Building on Chris Morris' answer, maybe do something like this:
try:
sqlScript.write(sqlLine)
except Exception as e:
print type(e)
print str(e)
This will catch any Exception thrown (provided it's a subclass of Exception, of course) and tell you the type and the error message.
Also, it's possible to define multiple except: cases for different possible exceptions, so maybe try doing that for each exception that might be potentially thrown/raised.
The following code allows you to see what exception it is that is being thrown, and see a trace of where it originated from.
try:
sqlScript.write(sqlLine)
except:
print "Unexpected error:", sys.exc_info()[0]
raise
See http://docs.python.org/tutorial/errors.html for more info.

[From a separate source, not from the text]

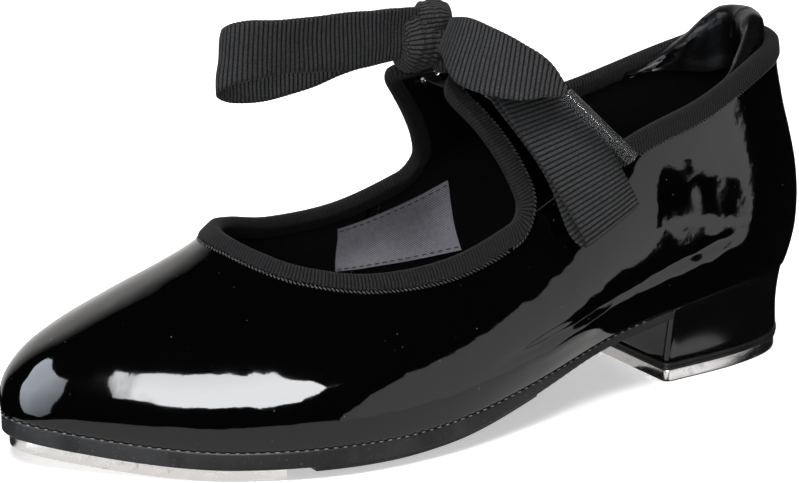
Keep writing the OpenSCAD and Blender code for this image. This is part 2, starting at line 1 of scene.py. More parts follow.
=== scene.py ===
"""Looks of a child's tap shoe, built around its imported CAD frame.

The frame is +X to the toe, +Y to the outer side of the foot and +Z up. Shapes are worked out
in millimetres and turned into metres when a mesh is made.
"""

import json
import math

import bpy
import numpy as np
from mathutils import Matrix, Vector


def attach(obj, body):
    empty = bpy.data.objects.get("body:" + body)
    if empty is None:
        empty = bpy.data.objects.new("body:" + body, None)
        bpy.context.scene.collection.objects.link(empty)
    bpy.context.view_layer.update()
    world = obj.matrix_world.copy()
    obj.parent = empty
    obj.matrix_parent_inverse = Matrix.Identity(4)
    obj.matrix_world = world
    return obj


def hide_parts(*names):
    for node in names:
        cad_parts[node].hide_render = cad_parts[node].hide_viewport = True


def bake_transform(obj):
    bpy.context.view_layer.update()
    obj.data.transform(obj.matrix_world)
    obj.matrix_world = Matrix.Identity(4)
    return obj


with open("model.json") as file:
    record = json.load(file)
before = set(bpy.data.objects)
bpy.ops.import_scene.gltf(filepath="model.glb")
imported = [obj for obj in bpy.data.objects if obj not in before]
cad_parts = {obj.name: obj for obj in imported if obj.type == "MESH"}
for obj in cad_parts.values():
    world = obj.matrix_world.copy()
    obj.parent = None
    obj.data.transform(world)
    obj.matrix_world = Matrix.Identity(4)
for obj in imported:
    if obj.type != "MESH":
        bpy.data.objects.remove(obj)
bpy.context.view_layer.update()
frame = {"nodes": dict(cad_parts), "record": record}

MM = 0.001
MIDDLE = np.array([-2.5, 2.45, 0.0])      # middle of the whole shoe, from its sole's middle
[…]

You have to put your cursor at the beginning of the file. You can do that with seek method:
myScript.seek(0)
See this answer: https://stackoverflow.com/a/2949648/2119117
If no exception is being tossed, I'd suspect the string variable 'sqlLine' is empty.
Did you print it before the write statement?
Are the keywords in the script in lowercase? The same thing happened to me in another db and I solved it by changing words to UPPERCASE.
Your current working directory isn't what you expect it to be and it's successfully writing to some script-file.sql in another directory. Try printing os.getcwd() and make sure it's what you expect, and look in that directory.
It happened on my linux environment but work on windows try
sqlScript = open('script-file.sql', 'a', buffering=False)
or
sqlScript = open('script-file.sql', 'a', 0)